Your task is to return, exactly, the run of lines starting at the line holding "Write part 2" and ending at the line holding "node tree that", both ends included and no other lines.

Material shown
===============

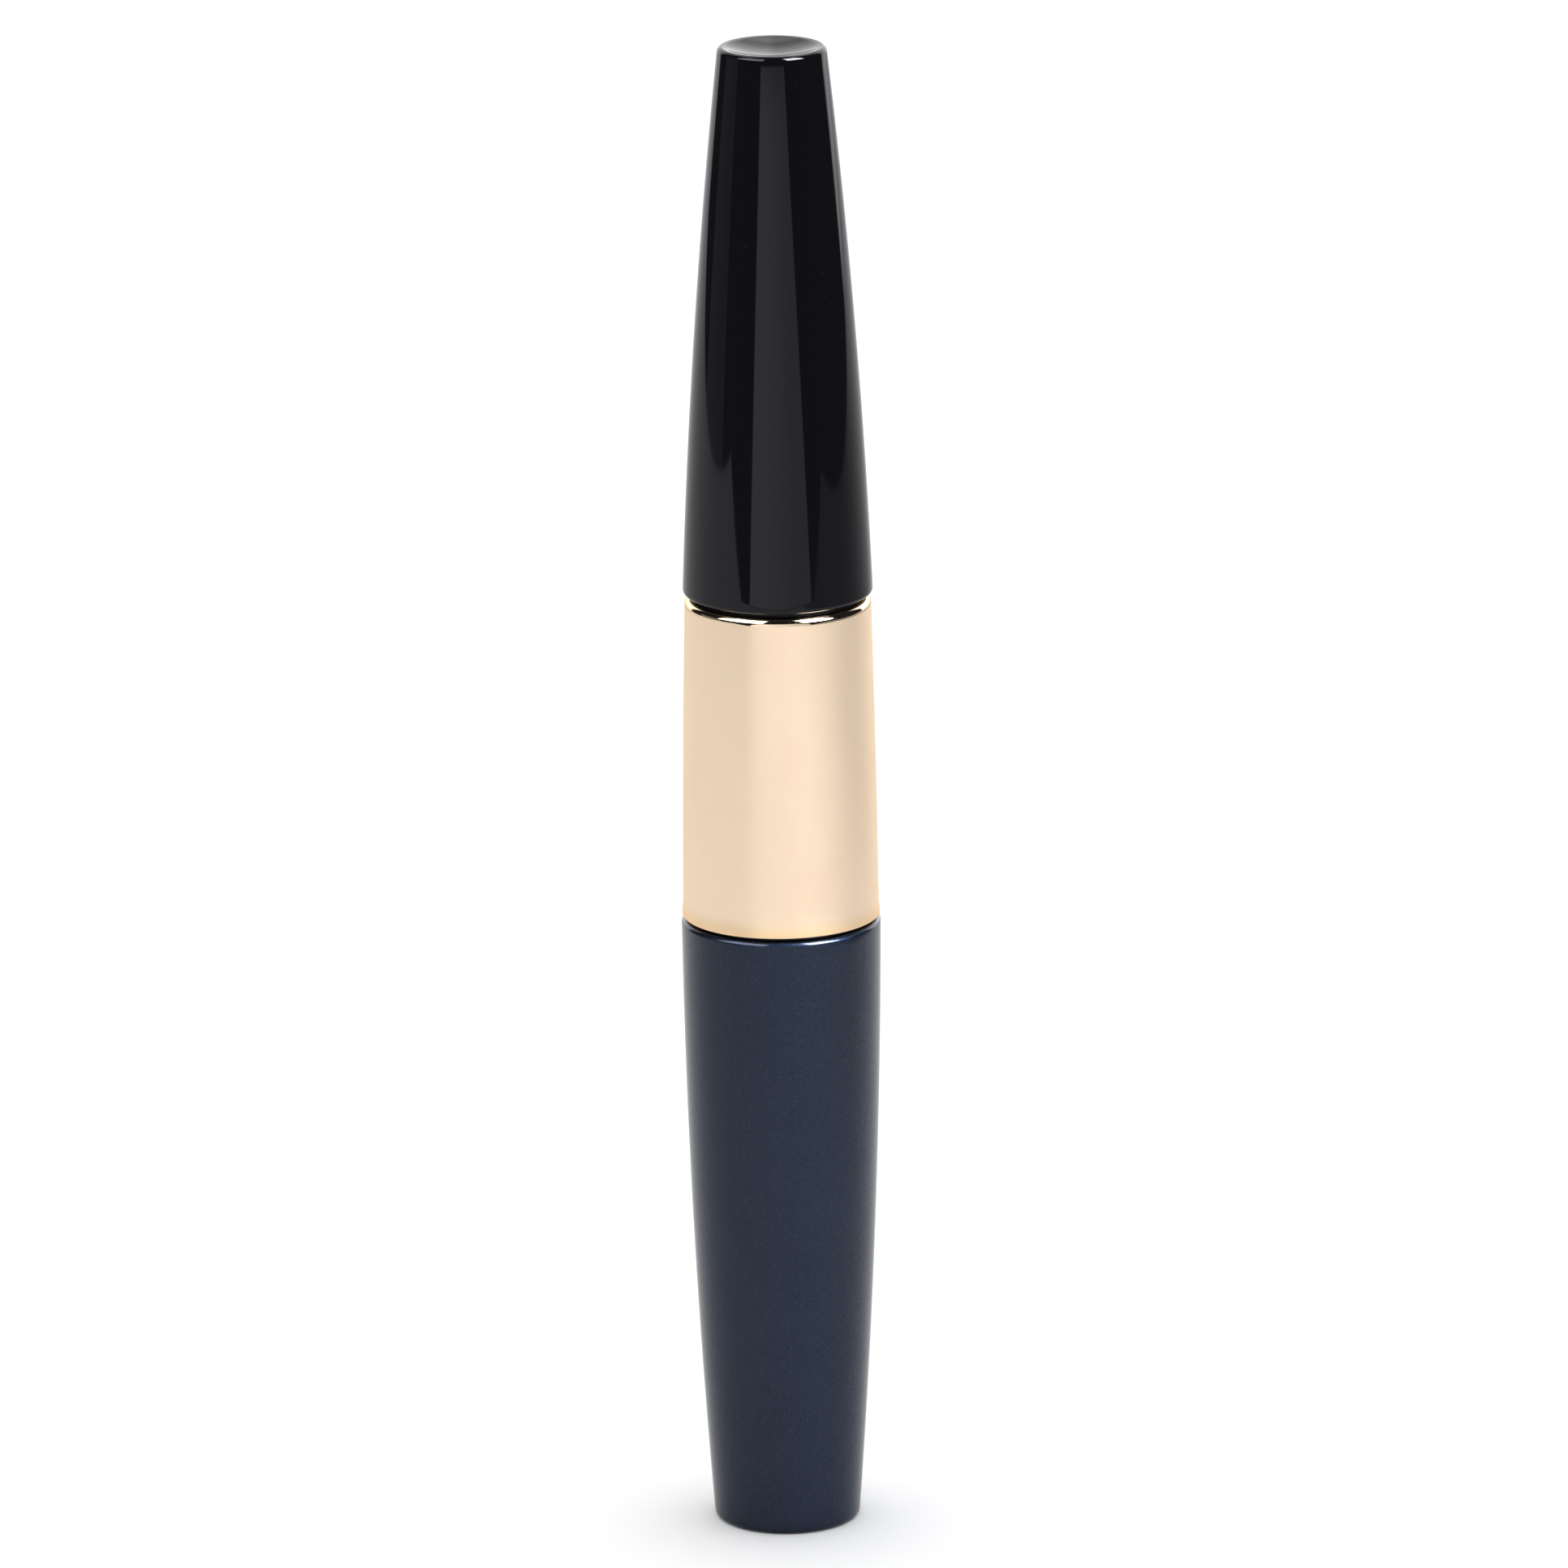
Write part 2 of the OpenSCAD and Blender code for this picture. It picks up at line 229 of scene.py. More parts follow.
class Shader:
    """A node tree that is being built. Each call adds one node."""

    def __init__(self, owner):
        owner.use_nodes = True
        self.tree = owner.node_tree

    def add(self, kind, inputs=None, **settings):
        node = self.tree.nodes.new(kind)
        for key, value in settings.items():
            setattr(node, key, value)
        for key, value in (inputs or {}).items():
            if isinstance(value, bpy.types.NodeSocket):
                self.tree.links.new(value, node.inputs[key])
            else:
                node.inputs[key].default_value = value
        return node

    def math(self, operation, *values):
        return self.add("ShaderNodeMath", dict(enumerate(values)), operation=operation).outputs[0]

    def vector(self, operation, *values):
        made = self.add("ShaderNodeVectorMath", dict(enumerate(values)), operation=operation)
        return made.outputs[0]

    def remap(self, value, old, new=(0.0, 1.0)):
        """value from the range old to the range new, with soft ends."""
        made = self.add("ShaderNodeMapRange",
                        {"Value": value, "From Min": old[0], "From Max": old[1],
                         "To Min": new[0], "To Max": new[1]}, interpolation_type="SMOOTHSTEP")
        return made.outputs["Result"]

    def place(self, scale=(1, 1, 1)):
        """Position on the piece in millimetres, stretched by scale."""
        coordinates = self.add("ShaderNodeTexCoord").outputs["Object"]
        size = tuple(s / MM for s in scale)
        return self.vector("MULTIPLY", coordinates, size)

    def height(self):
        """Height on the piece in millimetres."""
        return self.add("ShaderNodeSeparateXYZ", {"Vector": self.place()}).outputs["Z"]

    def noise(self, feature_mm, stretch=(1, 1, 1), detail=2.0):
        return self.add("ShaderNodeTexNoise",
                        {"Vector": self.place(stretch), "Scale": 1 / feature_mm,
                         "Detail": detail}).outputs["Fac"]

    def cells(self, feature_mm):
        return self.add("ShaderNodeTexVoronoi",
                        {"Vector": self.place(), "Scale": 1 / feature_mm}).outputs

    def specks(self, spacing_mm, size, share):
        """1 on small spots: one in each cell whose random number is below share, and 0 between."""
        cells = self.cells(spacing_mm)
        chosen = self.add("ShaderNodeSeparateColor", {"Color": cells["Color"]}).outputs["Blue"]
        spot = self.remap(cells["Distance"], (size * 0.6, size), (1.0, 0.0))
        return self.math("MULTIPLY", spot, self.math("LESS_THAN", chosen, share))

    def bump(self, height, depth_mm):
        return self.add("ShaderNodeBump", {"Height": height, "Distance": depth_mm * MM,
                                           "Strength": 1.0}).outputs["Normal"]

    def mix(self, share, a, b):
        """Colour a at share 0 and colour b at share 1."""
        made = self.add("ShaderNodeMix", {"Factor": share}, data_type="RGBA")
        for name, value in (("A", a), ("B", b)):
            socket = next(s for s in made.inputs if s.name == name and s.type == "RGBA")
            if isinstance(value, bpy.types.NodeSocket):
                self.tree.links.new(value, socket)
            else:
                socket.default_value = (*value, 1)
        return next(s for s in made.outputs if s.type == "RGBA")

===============

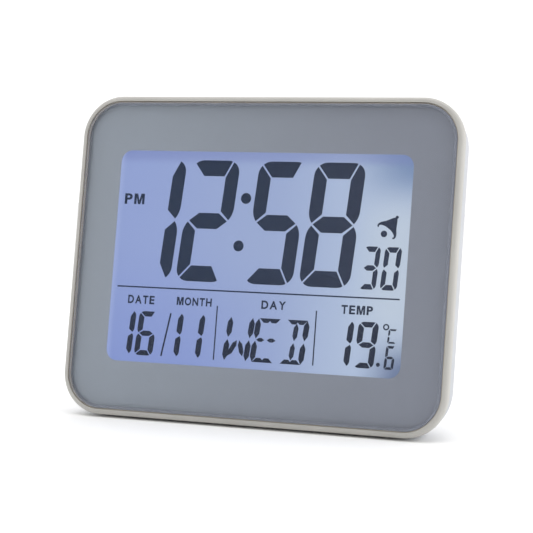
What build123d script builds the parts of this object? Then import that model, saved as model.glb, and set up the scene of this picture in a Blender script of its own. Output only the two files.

===============

Solution for this problem
Write part 2 of the OpenSCAD and Blender code for this picture. It picks up at line 229 of scene.py. More parts follow.
class Shader:
    """A node tree that is being built. Each call adds one node."""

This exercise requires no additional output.